* Given task *
Look through the data below and return each line where "bending" appears.

* Material for this task *
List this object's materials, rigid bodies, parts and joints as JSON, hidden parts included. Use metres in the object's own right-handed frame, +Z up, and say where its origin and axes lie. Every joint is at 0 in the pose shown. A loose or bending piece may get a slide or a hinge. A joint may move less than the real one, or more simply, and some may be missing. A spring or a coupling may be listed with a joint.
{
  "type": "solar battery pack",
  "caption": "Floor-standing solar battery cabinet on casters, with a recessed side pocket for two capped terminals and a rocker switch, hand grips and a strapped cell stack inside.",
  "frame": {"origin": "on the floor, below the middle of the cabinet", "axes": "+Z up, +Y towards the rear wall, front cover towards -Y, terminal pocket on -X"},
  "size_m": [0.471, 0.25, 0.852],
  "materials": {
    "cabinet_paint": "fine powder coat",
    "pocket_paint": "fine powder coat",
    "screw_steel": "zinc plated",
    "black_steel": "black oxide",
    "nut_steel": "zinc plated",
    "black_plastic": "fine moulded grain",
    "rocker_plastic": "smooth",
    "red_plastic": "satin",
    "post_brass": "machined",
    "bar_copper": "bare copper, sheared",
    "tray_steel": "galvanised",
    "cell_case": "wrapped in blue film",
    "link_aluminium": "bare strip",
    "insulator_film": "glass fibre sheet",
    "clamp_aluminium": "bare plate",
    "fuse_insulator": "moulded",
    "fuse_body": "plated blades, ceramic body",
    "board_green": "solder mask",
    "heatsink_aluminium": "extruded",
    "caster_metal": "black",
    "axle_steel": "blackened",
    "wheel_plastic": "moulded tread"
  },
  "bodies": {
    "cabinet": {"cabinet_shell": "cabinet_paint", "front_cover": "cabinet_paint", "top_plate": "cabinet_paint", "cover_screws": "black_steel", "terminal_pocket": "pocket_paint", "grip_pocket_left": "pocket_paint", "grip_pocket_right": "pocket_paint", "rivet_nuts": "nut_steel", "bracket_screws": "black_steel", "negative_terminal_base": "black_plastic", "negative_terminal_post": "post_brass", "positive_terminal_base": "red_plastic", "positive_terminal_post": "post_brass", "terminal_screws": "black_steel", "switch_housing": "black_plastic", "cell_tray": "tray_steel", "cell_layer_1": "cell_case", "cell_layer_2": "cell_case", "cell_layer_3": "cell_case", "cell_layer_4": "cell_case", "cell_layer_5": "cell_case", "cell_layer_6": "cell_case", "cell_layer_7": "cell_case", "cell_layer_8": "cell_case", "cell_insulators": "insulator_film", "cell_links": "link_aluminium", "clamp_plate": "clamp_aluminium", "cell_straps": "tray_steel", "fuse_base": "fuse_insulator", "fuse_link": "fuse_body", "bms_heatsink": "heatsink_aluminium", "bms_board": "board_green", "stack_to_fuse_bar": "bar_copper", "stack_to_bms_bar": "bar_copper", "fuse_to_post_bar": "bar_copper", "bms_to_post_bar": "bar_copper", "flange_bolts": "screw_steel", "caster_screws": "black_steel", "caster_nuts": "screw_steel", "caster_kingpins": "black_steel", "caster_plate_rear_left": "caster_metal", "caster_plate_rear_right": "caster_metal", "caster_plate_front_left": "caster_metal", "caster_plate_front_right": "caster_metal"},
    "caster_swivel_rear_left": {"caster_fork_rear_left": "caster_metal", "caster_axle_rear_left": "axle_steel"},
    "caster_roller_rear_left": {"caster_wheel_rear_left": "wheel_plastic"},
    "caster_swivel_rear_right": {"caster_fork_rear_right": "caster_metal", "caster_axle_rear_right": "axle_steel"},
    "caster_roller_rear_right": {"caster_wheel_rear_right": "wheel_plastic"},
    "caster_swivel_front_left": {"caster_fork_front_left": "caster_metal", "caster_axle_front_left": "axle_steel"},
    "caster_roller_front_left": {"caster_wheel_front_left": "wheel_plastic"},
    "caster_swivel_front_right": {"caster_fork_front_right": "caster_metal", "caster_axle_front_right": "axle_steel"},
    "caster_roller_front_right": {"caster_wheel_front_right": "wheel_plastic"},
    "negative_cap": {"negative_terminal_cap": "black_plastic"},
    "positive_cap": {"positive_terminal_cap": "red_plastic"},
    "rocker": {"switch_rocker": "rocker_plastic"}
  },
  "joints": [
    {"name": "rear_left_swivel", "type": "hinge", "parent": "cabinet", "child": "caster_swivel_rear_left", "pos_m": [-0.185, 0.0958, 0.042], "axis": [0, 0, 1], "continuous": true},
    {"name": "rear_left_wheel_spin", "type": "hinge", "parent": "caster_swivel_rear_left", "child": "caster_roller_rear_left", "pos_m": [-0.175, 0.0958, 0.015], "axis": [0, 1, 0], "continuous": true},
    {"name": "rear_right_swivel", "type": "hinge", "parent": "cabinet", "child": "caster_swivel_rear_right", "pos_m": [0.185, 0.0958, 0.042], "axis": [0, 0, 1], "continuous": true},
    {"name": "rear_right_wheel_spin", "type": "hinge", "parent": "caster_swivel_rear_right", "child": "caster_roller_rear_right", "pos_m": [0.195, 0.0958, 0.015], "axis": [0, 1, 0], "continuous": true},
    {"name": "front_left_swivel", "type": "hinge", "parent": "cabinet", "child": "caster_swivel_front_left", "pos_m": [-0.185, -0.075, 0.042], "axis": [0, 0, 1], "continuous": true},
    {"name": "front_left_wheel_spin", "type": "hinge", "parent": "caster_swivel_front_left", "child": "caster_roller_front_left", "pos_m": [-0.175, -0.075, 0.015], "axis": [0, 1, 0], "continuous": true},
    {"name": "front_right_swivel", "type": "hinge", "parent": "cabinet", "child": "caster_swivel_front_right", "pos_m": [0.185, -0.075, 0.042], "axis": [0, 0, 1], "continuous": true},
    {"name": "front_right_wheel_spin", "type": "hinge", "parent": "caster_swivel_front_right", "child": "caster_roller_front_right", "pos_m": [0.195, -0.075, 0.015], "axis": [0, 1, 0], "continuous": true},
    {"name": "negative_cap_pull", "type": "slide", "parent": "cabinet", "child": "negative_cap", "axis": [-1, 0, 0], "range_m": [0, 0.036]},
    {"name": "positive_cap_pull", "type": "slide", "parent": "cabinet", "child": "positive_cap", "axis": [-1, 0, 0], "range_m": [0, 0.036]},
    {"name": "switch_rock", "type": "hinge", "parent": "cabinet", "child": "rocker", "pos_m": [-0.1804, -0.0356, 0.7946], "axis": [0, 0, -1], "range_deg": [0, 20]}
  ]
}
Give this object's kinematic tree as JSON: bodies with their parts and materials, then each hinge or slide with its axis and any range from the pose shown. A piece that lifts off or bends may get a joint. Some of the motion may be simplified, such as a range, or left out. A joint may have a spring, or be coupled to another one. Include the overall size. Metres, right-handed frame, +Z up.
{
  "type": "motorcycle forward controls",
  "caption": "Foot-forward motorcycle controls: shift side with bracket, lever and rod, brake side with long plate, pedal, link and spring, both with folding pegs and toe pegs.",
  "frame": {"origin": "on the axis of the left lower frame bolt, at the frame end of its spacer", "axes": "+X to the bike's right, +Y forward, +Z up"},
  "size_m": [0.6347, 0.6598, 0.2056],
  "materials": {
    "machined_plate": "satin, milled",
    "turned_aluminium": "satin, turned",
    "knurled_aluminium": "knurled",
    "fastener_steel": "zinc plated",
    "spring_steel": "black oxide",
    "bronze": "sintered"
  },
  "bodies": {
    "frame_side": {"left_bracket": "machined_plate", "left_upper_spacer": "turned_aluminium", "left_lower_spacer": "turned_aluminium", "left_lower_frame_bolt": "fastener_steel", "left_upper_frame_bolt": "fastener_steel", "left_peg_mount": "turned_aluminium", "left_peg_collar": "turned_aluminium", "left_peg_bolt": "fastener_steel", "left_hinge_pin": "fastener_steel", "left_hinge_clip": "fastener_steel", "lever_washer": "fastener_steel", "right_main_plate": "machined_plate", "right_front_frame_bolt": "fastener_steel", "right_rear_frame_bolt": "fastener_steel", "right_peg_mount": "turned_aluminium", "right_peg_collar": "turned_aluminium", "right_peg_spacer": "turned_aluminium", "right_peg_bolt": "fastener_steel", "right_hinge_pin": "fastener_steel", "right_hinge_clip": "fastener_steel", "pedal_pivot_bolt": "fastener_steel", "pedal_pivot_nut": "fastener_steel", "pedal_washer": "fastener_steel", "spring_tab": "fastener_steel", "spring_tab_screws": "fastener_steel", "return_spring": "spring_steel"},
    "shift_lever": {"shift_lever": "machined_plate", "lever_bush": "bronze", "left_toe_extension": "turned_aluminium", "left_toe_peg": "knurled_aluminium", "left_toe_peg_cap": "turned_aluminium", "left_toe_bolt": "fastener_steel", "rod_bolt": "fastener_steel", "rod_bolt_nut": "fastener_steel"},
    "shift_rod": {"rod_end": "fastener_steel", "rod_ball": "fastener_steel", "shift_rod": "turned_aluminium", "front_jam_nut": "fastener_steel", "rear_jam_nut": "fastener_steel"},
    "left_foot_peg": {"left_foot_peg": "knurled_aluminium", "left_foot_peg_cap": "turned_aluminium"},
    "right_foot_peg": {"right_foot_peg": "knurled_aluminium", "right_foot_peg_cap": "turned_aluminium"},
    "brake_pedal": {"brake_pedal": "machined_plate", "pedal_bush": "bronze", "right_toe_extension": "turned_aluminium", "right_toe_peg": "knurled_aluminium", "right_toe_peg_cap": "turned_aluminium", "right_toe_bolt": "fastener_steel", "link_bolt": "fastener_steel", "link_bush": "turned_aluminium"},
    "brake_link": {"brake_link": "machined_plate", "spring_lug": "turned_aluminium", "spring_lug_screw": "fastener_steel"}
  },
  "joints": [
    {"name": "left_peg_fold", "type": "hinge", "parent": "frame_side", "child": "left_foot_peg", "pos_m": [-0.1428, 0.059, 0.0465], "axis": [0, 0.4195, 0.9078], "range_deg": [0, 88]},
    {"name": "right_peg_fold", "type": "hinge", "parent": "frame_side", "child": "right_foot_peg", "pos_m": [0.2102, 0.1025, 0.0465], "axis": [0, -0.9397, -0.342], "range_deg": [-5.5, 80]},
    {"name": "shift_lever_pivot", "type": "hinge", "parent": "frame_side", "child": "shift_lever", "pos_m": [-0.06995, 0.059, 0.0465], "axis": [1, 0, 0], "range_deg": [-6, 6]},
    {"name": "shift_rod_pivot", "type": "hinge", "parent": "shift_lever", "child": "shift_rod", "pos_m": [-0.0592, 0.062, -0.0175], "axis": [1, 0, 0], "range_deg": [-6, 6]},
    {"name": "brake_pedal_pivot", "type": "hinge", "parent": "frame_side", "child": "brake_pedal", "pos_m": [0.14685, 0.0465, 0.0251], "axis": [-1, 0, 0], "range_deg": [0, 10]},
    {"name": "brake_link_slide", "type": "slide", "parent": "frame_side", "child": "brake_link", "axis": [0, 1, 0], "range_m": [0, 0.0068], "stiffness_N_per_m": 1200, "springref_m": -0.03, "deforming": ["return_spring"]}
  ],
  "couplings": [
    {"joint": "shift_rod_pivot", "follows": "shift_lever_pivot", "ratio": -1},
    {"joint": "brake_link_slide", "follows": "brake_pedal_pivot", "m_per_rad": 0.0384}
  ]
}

* * *

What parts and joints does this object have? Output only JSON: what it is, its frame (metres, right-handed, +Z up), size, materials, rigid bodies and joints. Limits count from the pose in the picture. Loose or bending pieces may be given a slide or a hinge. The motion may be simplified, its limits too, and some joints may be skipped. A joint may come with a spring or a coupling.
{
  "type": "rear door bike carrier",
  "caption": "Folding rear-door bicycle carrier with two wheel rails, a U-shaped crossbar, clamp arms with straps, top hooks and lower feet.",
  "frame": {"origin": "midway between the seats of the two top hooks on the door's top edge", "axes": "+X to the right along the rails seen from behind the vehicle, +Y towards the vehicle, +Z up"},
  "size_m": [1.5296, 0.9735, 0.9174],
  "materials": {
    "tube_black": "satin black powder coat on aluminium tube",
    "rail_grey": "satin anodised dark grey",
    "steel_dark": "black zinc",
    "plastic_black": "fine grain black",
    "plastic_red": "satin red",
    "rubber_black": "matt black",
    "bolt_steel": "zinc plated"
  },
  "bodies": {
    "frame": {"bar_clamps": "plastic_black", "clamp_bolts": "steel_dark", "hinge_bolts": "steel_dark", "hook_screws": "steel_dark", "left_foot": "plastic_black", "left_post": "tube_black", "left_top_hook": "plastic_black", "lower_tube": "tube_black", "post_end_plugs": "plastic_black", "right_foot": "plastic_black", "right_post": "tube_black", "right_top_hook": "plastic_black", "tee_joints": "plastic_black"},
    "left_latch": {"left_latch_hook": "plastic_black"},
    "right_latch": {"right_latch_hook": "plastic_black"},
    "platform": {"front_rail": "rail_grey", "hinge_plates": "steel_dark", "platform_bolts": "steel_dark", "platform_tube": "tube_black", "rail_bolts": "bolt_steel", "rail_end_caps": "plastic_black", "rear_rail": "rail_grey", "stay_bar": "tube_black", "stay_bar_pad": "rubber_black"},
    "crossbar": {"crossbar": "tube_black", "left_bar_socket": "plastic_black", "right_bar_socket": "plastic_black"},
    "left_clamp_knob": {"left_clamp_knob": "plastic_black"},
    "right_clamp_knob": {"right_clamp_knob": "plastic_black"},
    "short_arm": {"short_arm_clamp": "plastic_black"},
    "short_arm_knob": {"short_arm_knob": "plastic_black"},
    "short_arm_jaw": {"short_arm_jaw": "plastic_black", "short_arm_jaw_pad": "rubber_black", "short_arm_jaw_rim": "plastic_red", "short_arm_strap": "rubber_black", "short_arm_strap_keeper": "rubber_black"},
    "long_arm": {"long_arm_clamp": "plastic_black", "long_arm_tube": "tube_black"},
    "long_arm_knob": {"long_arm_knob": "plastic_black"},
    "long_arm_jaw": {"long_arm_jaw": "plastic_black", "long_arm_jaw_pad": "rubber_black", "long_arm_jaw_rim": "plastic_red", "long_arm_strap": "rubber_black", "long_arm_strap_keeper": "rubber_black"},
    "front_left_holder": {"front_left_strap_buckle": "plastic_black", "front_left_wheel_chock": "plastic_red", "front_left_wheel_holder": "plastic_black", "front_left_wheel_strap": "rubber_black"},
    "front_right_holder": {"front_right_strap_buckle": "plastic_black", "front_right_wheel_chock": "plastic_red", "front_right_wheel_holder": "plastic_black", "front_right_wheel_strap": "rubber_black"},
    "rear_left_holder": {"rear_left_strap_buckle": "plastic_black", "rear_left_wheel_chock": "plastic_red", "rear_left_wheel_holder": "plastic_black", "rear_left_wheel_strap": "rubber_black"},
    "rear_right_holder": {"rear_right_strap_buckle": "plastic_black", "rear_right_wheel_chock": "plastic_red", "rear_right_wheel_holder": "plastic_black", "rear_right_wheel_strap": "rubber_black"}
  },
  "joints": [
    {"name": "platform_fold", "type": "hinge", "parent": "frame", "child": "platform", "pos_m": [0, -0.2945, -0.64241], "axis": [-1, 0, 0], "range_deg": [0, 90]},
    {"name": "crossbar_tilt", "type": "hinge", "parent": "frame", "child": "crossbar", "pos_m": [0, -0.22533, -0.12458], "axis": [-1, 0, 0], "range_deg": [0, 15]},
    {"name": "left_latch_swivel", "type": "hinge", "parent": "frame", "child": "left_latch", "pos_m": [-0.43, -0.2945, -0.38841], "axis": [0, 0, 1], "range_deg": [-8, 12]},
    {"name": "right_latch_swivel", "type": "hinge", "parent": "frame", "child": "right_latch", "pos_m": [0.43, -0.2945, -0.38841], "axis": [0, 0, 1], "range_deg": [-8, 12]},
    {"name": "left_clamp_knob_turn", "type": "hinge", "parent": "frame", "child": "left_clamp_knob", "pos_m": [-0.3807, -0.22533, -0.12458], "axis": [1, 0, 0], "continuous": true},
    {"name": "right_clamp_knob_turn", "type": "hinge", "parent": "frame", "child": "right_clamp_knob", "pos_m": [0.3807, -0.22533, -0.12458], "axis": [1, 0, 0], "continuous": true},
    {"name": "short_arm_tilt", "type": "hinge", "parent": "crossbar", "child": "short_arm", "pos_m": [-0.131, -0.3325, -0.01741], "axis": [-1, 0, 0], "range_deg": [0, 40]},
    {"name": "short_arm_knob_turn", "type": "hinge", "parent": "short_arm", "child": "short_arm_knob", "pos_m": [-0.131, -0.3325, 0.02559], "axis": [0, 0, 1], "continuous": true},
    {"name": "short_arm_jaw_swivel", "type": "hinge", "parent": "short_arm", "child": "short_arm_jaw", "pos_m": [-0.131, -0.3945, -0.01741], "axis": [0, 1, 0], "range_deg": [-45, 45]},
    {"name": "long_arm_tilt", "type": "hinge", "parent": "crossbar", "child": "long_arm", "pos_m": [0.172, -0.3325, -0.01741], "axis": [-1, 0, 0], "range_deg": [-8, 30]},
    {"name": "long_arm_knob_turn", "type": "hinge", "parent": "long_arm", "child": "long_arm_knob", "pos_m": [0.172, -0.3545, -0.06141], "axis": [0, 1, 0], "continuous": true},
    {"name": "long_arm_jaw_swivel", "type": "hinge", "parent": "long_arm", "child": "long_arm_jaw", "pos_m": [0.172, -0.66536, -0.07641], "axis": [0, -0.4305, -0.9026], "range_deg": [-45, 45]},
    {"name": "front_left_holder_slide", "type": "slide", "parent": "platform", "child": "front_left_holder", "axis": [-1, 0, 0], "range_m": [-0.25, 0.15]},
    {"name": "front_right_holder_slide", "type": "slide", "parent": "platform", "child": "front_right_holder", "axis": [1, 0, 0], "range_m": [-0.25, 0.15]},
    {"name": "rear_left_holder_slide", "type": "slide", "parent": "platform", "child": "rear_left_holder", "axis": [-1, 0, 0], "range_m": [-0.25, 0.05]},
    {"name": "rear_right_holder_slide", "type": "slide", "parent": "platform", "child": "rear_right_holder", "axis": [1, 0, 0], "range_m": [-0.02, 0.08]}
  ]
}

* Result *
List this object's materials, rigid bodies, parts and joints as JSON, hidden parts included. Use metres in the object's own right-handed frame, +Z up, and say where its origin and axes lie. Every joint is at 0 in the pose shown. A loose or bending piece may get a slide or a hinge. A joint may move less than the real one, or more simply, and some may be missing. A spring or a coupling may be listed with a joint.
What parts and joints does this object have? Output only JSON: what it is, its frame (metres, right-handed, +Z up), size, materials, rigid bodies and joints. Limits count from the pose in the picture. Loose or bending pieces may be given a slide or a hinge. The motion may be simplified, its limits too, and some joints may be skipped. A joint may come with a spring or a coupling.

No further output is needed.